Joseph Norman Lockyer – a Pioneer of Modern Astrophysics and Founder of Archaeoastronomy

Joseph Norman Lockyer (1836 - 1920)

Joseph Norman Lockyer (1836 – 1920)

On May 17, 1836English astronomer Sir Joseph Norman Lockyer was born. Lockyer is regarded as one of the pioneers of modern astrophysics and founder of archaeoastronomy. Along with the French scientist Pierre Janssen, he is credited with discovering the gas helium. Lockyer also is remembered for being the founder and first editor of the influential journal Nature.

“The nineteenth century will ever be known as the one in which the influences of science were first fully realised in civilised communities; the scientific progress was so gigantic that it seems rash to predict that any of its successors can be more important in the life of any nation. “
— Sir Joseph Norman Lockyer, from Inaugural Address as President of the British Association, published Nature (10 Sep 1903),439.

Joseph Norman Lockyer Background

Norman Lockyer became a British War Department official in 1857. After a publication on Mars-topography he became a member of the Royal Astronomical Society in 1862. In 1866 he made a spectral analysis of sunspots. In 1868 he discovered independently of the Frenchman Jules Janssen an unknown line in the solar spectrum. Lockyer and his English colleague Edward Frankland proposed to call the new element helium.


First title page of Nature

First title page of Nature

In 1869 Lockyer founded the scientific magazine Nature, which still exists today. Lockyer remained editor for 50 years. He was appointed secretary of the Royal Commission on scientific instruction and the advancement of science in 1870 and undertook an eclipse expedition to Sicily. In 1871 he was appointed assistant commissioner. In the same year Lockyer travelled to India for a solar eclipse expedition.

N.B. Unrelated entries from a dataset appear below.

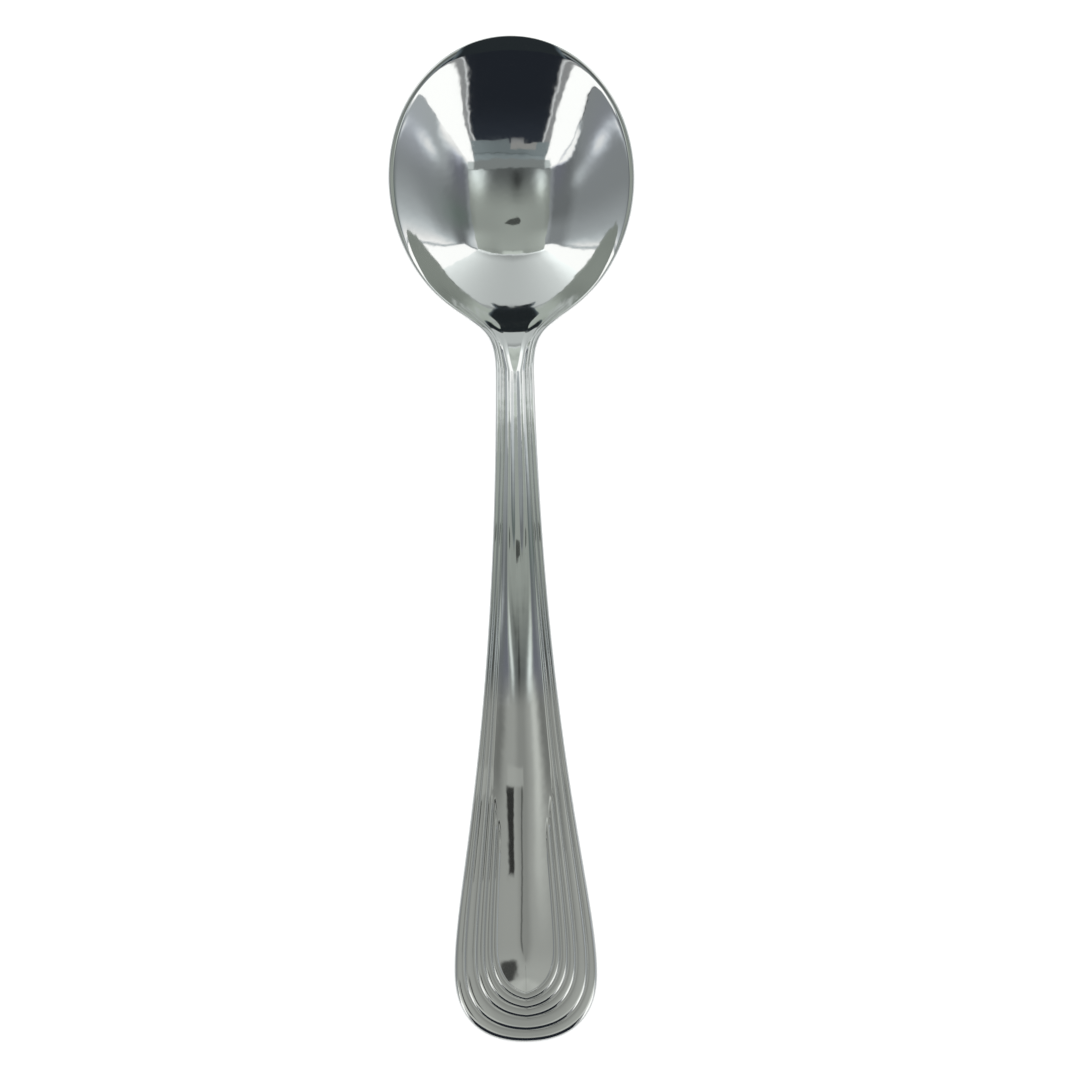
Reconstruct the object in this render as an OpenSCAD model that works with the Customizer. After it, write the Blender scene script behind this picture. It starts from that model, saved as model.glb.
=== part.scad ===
// Soup spoon of polished stainless steel, pressed from one strip: bowl, neck and handle are one piece.
// It lies bowl up. +Y runs from the end of the handle to the tip of the bowl, +Z is up, X is across,
// and the origin is under the middle of its length and width, on the surface that it lies on.
// Stations are distances from the end of the handle. Places on the surface are found on ribs, straight
// lines that run from the outline in to the centre line, and are given as distances in from the edge.

/* [Outline] */
// length over all
spoon_length = 158; // [120:1:200]
// width of the bowl at its widest
bowl_width = 38.5; // [28:0.1:50]
// widest part of the bowl to its tip
tip_reach = 21.9; // [16:0.1:30]
// widest part of the bowl to where its egg would close at the neck
heel_reach = 23.4; // [17:0.1:32]
// where the shoulder leaves the egg, as a share of a quarter turn from the widest part
shoulder_turn_share = 0.622; // [0.5:0.001:0.75]
// run of the shoulder's curve along the egg
shoulder_run = 6.6; // [4:0.1:9]
// run of the shoulder's curve along the neck
neck_run = 7.3; // [4:0.1:10]
// width of the neck at its narrowest
neck_width = 6; // [4.5:0.1:9]
// station of the neck's narrowest part
neck_station = 105.7; // [80:0.1:130]
// width of the handle at its broad end
handle_width = 22.5; // [16:0.1:30]
// station of the handle's widest part
broad_station = 11.2; // [7:0.1:16]

/* [Side view] */
// rise of the handle from its end, as a share of its run
end_rise_share = 0.244; // [0.1:0.001:0.35]
// turn of the arch, as a share of its run
arch_turn_share = 0.545; // [0.4:0.001:0.8]
// station where the arch turns fastest
arch_station = 78.6; // [60:0.1:100]
// spread of the arch's turn
arch_spread = 9.5; // [6:0.1:18]
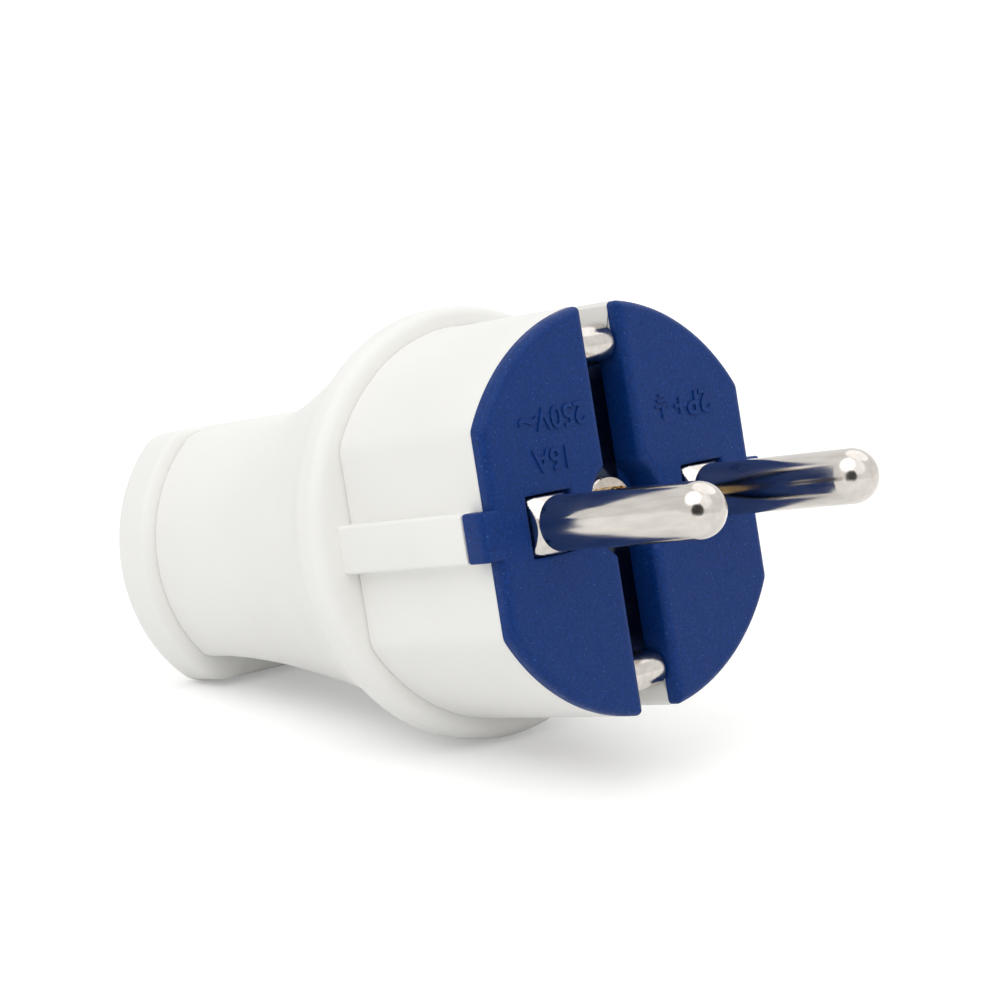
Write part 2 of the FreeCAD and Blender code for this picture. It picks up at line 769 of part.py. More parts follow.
pin_y = dim("pin_spacing").value / 2
strap_face = -(dim("strap_seat") - dim("strip_thick")).value
carrier_back = -dim("carrier_back").value
terminal_x = carrier_back - dim("block_length").value + dim("terminal_back").value
terminal_z = -dim("block_height").value / 2
clamp_x = -(dim("saddle_front") + dim("tongue_back")).value / 2
clamp_y = dim("post_offset").value
clamp_z = -(dim("post_top") - dim("saddle_thick")).value
nut_z = -(dim("tongue_top") + dim("tongue_thick")).value
washer = dim("washer_thick")
earth_z = dim("earth_offset").value

screw = (dim("screw_radius"), dim("screw_end") - dim("strap_seat") + dim("strip_thick") + washer,
         dim("screw_head"), dim("screw_head_height"))
earth_screw = (dim("screw_radius"), dim("carrier_back") - dim("strap_seat") + washer + dim("strip_thick"),
               dim("screw_head"), dim("screw_head_height"))
terminal_screw = (dim("small_radius"), dim("block_height") / 2 - dim("wire_bore") / 2,
                  dim("small_head"), dim("small_head_height"))
clamp_screw = (dim("small_radius"), dim("tongue_top") + dim("tongue_thick") - dim("post_top")
               + dim("saddle_thick"), dim("small_head"), dim("small_head_height"))

UPSIDE_DOWN = turned(terminal_x, 0, terminal_z, FreeCAD.Vector(1, 0, 0), 180)
pieces = [
    (make_housing(), turned(0, 0, 0)),
    (make_pin_carrier(), turned(0, 0, 0)),
    (make_pin("pin_left"), turned(0, pin_y, 0)),
    (make_pin("pin_right"), turned(0, -pin_y, 0)),
    (make_earth_strip(), turned(0, 0, 0)),
    (make_ring("assembly_washer", dim("washer_radius"), dim("screw_radius"), washer),
     turned(strap_face, 0, 0, ALONG_X, 90)),
    (make_screw("assembly_screw", *screw), turned(strap_face + washer.value, 0, 0, ALONG_X, 90)),
    (make_ring("threaded_bush", dim("bush_radius"), dim("screw_radius"),
               dim("bush_back") - dim("boss_front")),
     turned(-dim("bush_back").value, 0, 0, ALONG_X, 90)),
    (make_ring("earth_washer", dim("earth_washer_half"), dim("screw_radius"), washer, square=True),
     turned(carrier_back, 0, earth_z, ALONG_X, -90)),
    (make_screw("earth_screw", *earth_screw),
     turned(carrier_back - washer.value, 0, earth_z, ALONG_X, -90)),
    (make_screw("terminal_screw_left", *terminal_screw), turned(0, pin_y, 0) * UPSIDE_DOWN),
    (make_screw("terminal_screw_right", *terminal_screw), turned(0, -pin_y, 0) * UPSIDE_DOWN),
    (make_saddle(), turned(0, 0, 0)),
    (make_screw("clamp_screw_left", *clamp_screw), turned(clamp_x, clamp_y, clamp_z)),
    (make_screw("clamp_screw_right", *clamp_screw), turned(clamp_x, -clamp_y, clamp_z)),
    (make_ring("clamp_nut_left", dim("nut_side") / 2, dim("small_radius"), dim("nut_thick"),
               square=True), turned(clamp_x, clamp_y, nut_z)),
    (make_ring("clamp_nut_right", dim("nut_side") / 2, dim("small_radius"), dim("nut_thick"),
               square=True), turned(clamp_x, -clamp_y, nut_z)),
]
for piece, place in pieces:
    piece.Placement = place
doc.recompute()

# Rest: the plug tips up until one plane touches the rounding where the ramp meets the collar and
# the rounding of the lip's lower back edge
run = dim("ramp_foot").value - dim("ramp_head").value
rise = dim("crown_radius").value - dim("waist_height").value
head_round = dim("ramp_ease").value * (math.hypot(run, rise) + run) / rise
lip_round = dim("lip_round").value
apart = dim("plug_back").value - lip_round - dim("ramp_head").value + dim("ramp_ease").value
drop = dim("crown_radius").value - head_round - dim("lip_flat").value + lip_round
lean = math.atan2(drop, apart) + math.asin((head_round - lip_round) / math.hypot(drop, apart))
tipped = FreeCAD.Placement(FreeCAD.Vector(), FreeCAD.Rotation(ALONG_X, -math.degrees(lean)))
whole = Part.makeCompound([piece.Shape for piece, _ in pieces])
whole.Placement = tipped
box = whole.optimalBoundingBox(False)
rest = FreeCAD.Placement(FreeCAD.Vector(-box.Center.x, -box.Center.y, -box.ZMin), tipped.Rotation)
for piece, place in pieces:
    piece.Placement = rest * place
doc.recompute()

for item in doc.Objects:
    if "Invalid" in item.State or "Error" in item.State:
        raise RuntimeError(f"{item.Name} failed: {item.State}")
for piece, _ in pieces:
    if piece.Shape.isNull() or not piece.Shape.isValid() or not piece.Shape.Solids:
        raise RuntimeError(f"{piece.Label} has no valid solid")
for piece, _ in pieces:
    piece.Shape.exportStep(f"parts/{piece.Label}.step")
    print(piece.Label, len(piece.Shape.Solids), round(piece.Shape.Volume, 1))
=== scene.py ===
import json
import math

import bmesh
import bpy
import numpy as np
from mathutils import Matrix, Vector


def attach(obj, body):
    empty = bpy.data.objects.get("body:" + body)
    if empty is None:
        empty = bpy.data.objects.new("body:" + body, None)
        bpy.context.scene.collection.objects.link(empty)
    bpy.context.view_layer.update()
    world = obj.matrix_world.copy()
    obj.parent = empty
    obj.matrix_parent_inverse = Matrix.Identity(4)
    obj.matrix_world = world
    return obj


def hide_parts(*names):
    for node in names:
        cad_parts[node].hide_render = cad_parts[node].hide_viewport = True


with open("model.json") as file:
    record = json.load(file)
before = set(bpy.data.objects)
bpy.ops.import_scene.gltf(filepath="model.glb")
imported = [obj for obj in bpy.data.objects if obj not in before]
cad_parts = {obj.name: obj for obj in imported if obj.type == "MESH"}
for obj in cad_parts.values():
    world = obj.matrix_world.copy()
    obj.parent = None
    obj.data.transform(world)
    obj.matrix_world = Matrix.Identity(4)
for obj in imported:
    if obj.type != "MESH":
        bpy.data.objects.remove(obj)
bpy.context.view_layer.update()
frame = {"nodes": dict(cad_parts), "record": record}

bl_info = {
    "name": "Earthed Mains Plug",
    "version": (1, 0, 0),
    "blender": (4, 5, 0),
    "location": "View3D > Sidebar > Plug",
    "description": "Dresses the frame of an earthed mains plug with smooth surfaces and finishes",
    "category": "Object",
}

MM = 0.001
BODY = "root"

# TINY is the least rounding that an outline keeps, and how far the tabs stay behind the face. SINK is how
# deep touching surfaces of one piece sink into each other, and the radius left in the middle of a turned
# end. HAIR is the gap round the screw's shank. NEARLY_NOUGHT is the least value that may divide.
TINY = 0.03 * MM
SINK = 0.05 * MM
HAIR = 0.02 * MM
NEARLY_NOUGHT = 1e-6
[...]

In 1881 Lockyer became professor of astronomy at the Royal College of Science. In 1882 he travelled to Africa for another solar eclipse expedition. He became director of the newly founded solar observatory in South Kensington in 1885, which he remained until 1913. In 1912 he also founded his own observatory in Salcombe Hill in Sidcombe in Devon. In 1887 Lockyer applied the Doppler effect to determine the rotation period of the sun and developed a theory of star evolution. He became vice president of the Royal Society in 1892. Since 1904 he was a corresponding member of the Russian Academy of Sciences in Saint Petersburg. In 1915 he was elected to the American Academy of Arts and Sciences.


He is known as one of the earliest representatives of archaeoastronomy. After he noticed the east-west orientation of many temples on a trip to Greece in 1890, he also systematically checked the astronomical orientation in Egypt and found, for example, an orientation at sunrise on midsummer’s day at the temple of Amun in Karnak. He found further orientations to the star Sirius in Egypt. Lockyer published his observations in 1894 in his book The Dawn of Astronomy. In 1901 he determined the age of Stonehenge to the year 1680 B.C. [7,8] He assumed that the so-called Heel-Stone was exactly aligned with the sunrise on midsummer’s day and calculated the shift of the sunrise direction due to the precessional motion of the earth’s axis.  An age of around 1800 BC was confirmed in 1952 by the radiocarbon method. However, he did not consider Stonehenge to be a “calculating machine” or a system for determining calendar dates, as Gerald Hawkins later did in the 1960s, but believed that it was a temple for celebrating the Celtic festival of May.

After his retirement in 1913, Lockyer established an observatory, originally known as the Hill Observatory. The site was renamed the Norman Lockyer Observatory after his death in 1920 at his home in Salcombe Regis.